In yesterday’s post, I framed up the current homelessness issue in America via two(-ish) videos. There were really 4, but the main two I embedded will catch you up enough for today’s focus on the 5 ideas I have for actually trying to address the growing crisis facing the United States. In my eyes, this is a test of our humanity.
If I’m Being Honest…
I don’t think this is something that the government can fix, really. Not alone. I think they’ve tried but have proven to be too inefficiently run to truly address this admittedly complex gargantuan issue. That, and the fact that a change in administration can easily mean a change in priorities and tactics for them.
And that’s ok — the government isn’t made to fix everything. Some stuff WE have to take care of ourselves – so everything I recommend below, while it may definitely partner with local governments (and eventually the national government), is primarily spoken of from the private and voluntary sectors.
These are NOT fully fleshed out, and they focus on providing the homeless with homes — not just assistance. I am more than happy to discuss these with people in further detail in the comment section below, or you can kick an email to me at firstname.lastname@example.org.

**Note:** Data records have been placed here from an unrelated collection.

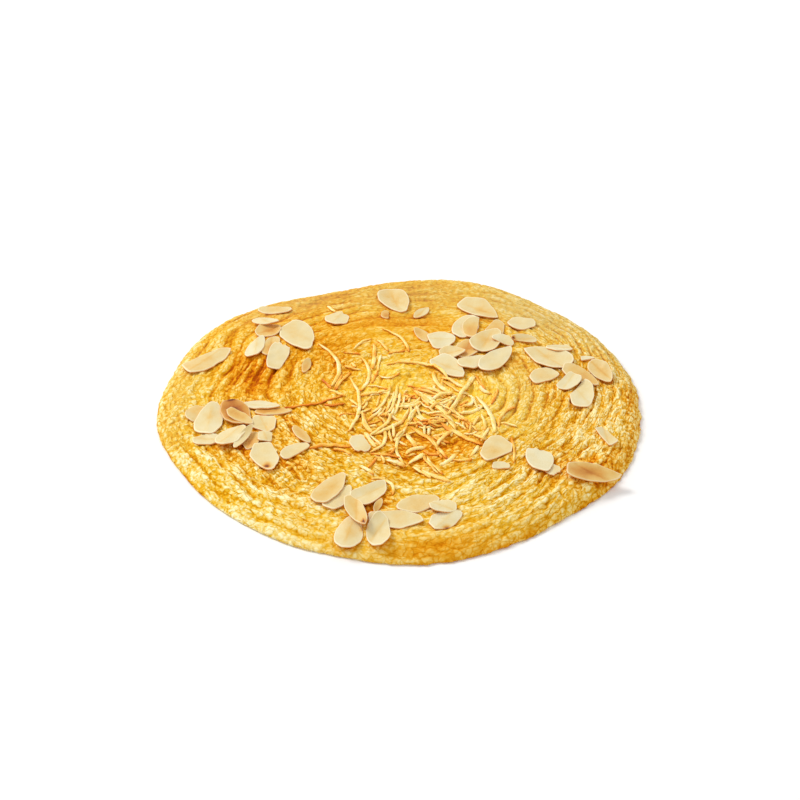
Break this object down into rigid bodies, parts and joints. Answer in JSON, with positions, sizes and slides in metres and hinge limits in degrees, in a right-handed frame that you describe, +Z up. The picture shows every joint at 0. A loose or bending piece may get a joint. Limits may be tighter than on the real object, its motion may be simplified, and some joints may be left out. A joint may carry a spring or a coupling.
{
  "type": "almond cheese cookie",
  "caption": "Thin round cookie of coiled flaky pastry, about 21 cm across, baked with flaked almonds near its rim and shredded cheese over its middle.",
  "frame": {"origin": "middle of the flat underside", "axes": "+Z up through the thickness, +X to the right and +Y to the back as seen in the picture"},
  "size_m": [0.2109, 0.2087, 0.0117],
  "materials": {
    "crust": "baked pastry, golden yellow, slightly glossy on its blisters"
  },
  "bodies": {
    "root": {"cookie": "crust"}
  },
  "joints": []
}
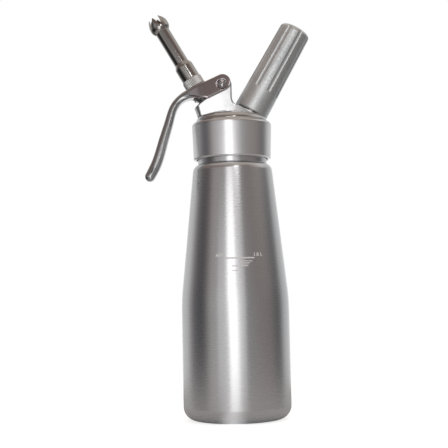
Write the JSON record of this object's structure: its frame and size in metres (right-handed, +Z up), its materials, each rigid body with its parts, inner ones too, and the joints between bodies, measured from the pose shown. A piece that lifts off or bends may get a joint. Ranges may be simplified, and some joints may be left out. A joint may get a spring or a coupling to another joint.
{
  "type": "whipped cream dispenser",
  "caption": "Tapered metal pressure bottle with a screwed head, a lever valve with a long tulip tip leaning one way and a fluted gas charger holder leaning the other.",
  "frame": {"origin": "centre of the bottle's foot ring, on the plane that it stands on", "axes": "+Z up along the bottle's axis, +X towards the charger holder's side, -X towards the tip and lever"},
  "size_m": [0.1397, 0.089, 0.3396],
  "materials": {
    "bottle_aluminium": "satin, turned and brushed round the axis",
    "head_aluminium": "polished",
    "holder_aluminium": "fine satin",
    "tip_chrome": "polished chrome plate",
    "grip_aluminium": "satin with fine straight knurls",
    "lever_aluminium": "polished casting",
    "steel": "bright turned steel",
    "spring_steel": "drawn wire",
    "charger_steel": "zinc plated",
    "brass": "turned",
    "black_rubber": "matt",
    "pale_silicone": "matt"
  },
  "bodies": {
    "bottle": {"bottle": "bottle_aluminium"},
    "gasket": {"head_gasket": "pale_silicone"},
    "head": {"head": "head_aluminium", "lever_bracket": "head_aluminium", "lever_pin": "steel", "pin_clips": "spring_steel", "piercing_pin": "brass", "inlet_body": "brass", "inlet_washer": "pale_silicone", "inlet_valve_rubber": "black_rubber", "charger_gasket": "black_rubber", "valve_spring": "spring_steel"},
    "lever": {"lever": "lever_aluminium"},
    "stem": {"valve_stem": "steel", "stem_o_ring": "black_rubber", "valve_seal": "black_rubber", "valve_washer": "steel", "valve_nut": "brass"},
    "tip_washer": {"tip_seal": "pale_silicone"},
    "tip": {"decorating_tip": "tip_chrome", "grip_collar": "grip_aluminium"},
    "charger": {"gas_charger": "charger_steel"},
    "holder": {"charger_holder": "holder_aluminium"}
  },
  "joints": [
    {"name": "head_lift", "type": "slide", "parent": "bottle", "child": "gasket", "axis": [0, 0, 1], "range_m": [0, 0.012]},
    {"name": "head_turn", "type": "hinge", "parent": "gasket", "child": "head", "pos_m": [0, 0, 0.24], "axis": [0, 0, 1], "range_deg": [0, 1081]},
    {"name": "lever_pivot", "type": "hinge", "parent": "head", "child": "lever", "pos_m": [-0.0072, 0, 0.27698], "axis": [0, -1, 0], "range_deg": [0, 7.6], "stiffness_Nm_per_rad": 2, "springref_deg": -8.59},
    {"name": "stem_stroke", "type": "slide", "parent": "head", "child": "stem", "axis": [0.5, 0, -0.866], "range_m": [0, 0.00256], "deforming": ["valve_spring"]},
    {"name": "tip_travel", "type": "slide", "parent": "stem", "child": "tip_washer", "axis": [-0.5, 0, 0.866], "range_m": [0, 0.00525]},
    {"name": "tip_turn", "type": "hinge", "parent": "tip_washer", "child": "tip", "pos_m": [-0.031, 0, 0.28068], "axis": [-0.5, 0, 0.866], "range_deg": [0, 1261]},
    {"name": "charger_travel", "type": "slide", "parent": "head", "child": "charger", "axis": [0.5, 0, 0.866], "range_m": [0, 0.008]},
    {"name": "holder_turn", "type": "hinge", "parent": "charger", "child": "holder", "pos_m": [0.035, 0, 0.2876], "axis": [0.5, 0, 0.866], "range_deg": [0, 1441]}
  ],
  "couplings": [
    {"joint": "head_turn", "follows": "head_lift", "rad_per_m": 1570.8},
    {"joint": "stem_stroke", "follows": "lever_pivot", "m_per_rad": 0.0191},
    {"joint": "tip_turn", "follows": "tip_travel", "rad_per_m": 4188.8},
    {"joint": "holder_turn", "follows": "charger_travel", "rad_per_m": 3141.6}
  ]
}
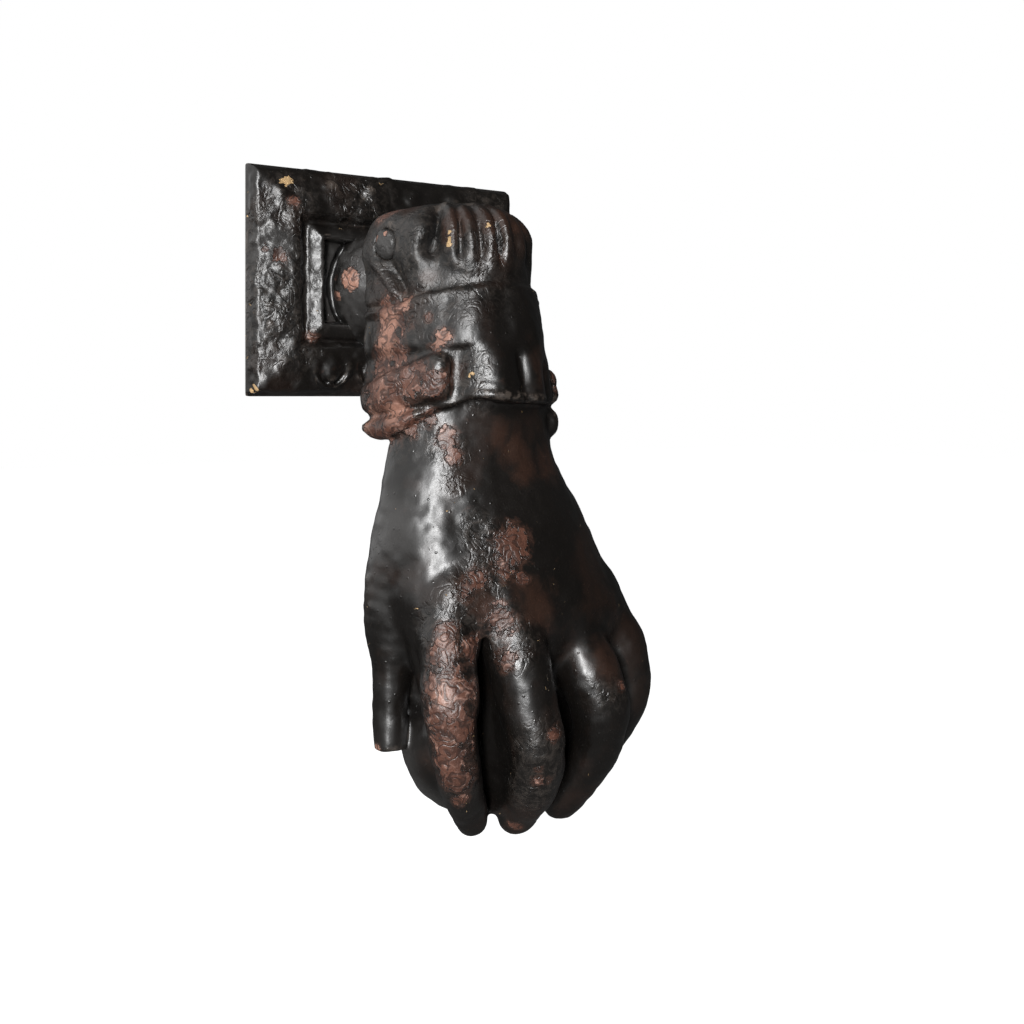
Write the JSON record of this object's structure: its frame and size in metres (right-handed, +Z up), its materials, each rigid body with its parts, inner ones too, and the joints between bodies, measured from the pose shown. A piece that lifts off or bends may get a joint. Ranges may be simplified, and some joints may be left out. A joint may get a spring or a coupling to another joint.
{
  "type": "hand door knocker",
  "caption": "Cast-iron door knocker: a left hand with a gathered cuff holds a ball and swings on a pin from a moulded rectangular wall plate with a domed boss.",
  "frame": {"origin": "centre of the wall plate's back face, on the wall's plane", "axes": "+Z up, +Y into the wall, -Y out towards the caller, +X to the right as the caller sees it"},
  "size_m": [0.0824, 0.1232, 0.1627],
  "materials": {
    "plate_iron": "thick old black gloss paint, pitted, with a few rust and ochre chips",
    "hand_iron": "thick old black gloss paint, wrinkled, chipped to red-brown rust in patches",
    "pin_iron": "painted over with the hand, rusty at its ends",
    "stud_iron": "bare iron with a dull brown rust film"
  },
  "bodies": {
    "plate_body": {"wall_plate": "plate_iron", "fixing_stud": "stud_iron"},
    "hand_body": {"hand": "hand_iron", "pivot_pin": "pin_iron"}
  },
  "joints": [
    {"name": "hand_swing", "type": "hinge", "parent": "plate_body", "child": "hand_body", "pos_m": [0, -0.04, 0.006], "axis": [-1, 0, 0], "range_deg": [0, 60]}
  ]
}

Ok – enough of the intro! Let’s get into it.
Navigate around using the links below if you want a shortcut.
I know – “This is stupid,” you say dismissively – but hear me out. In June of 2021, it was reported by the New York Times that Amazon’s warehouse turnover rate is so high that “some Amazon executives … worry about running out of hirable employees in the US” (but, I’m linking to a non-paywalled article about that report).
You can read the brief article I linked to for all of the details, but there is a need from Amazon – at the moment – to have warehouse workers. And there are over half a million homeless people in the U.S. Think of that number… OVER HALF A MILLION.
Now, as is pointed out in one of the videos from yesterday – a number of those individuals have mental or physical disabilities that may prevent them from that type of work, but a very large number of them are trainable and employable. And Amazon is looking for people.
Amazon is a large enough company that they could seriously buy up land to build warehouses AND housing for as associated homeless-to-non-homeless employee program. Even as a test.
The home facility they build out would be intended for rehabilitation purposes for those who want to work. There they would receive necessary assistance and training for their future employment with Amazon.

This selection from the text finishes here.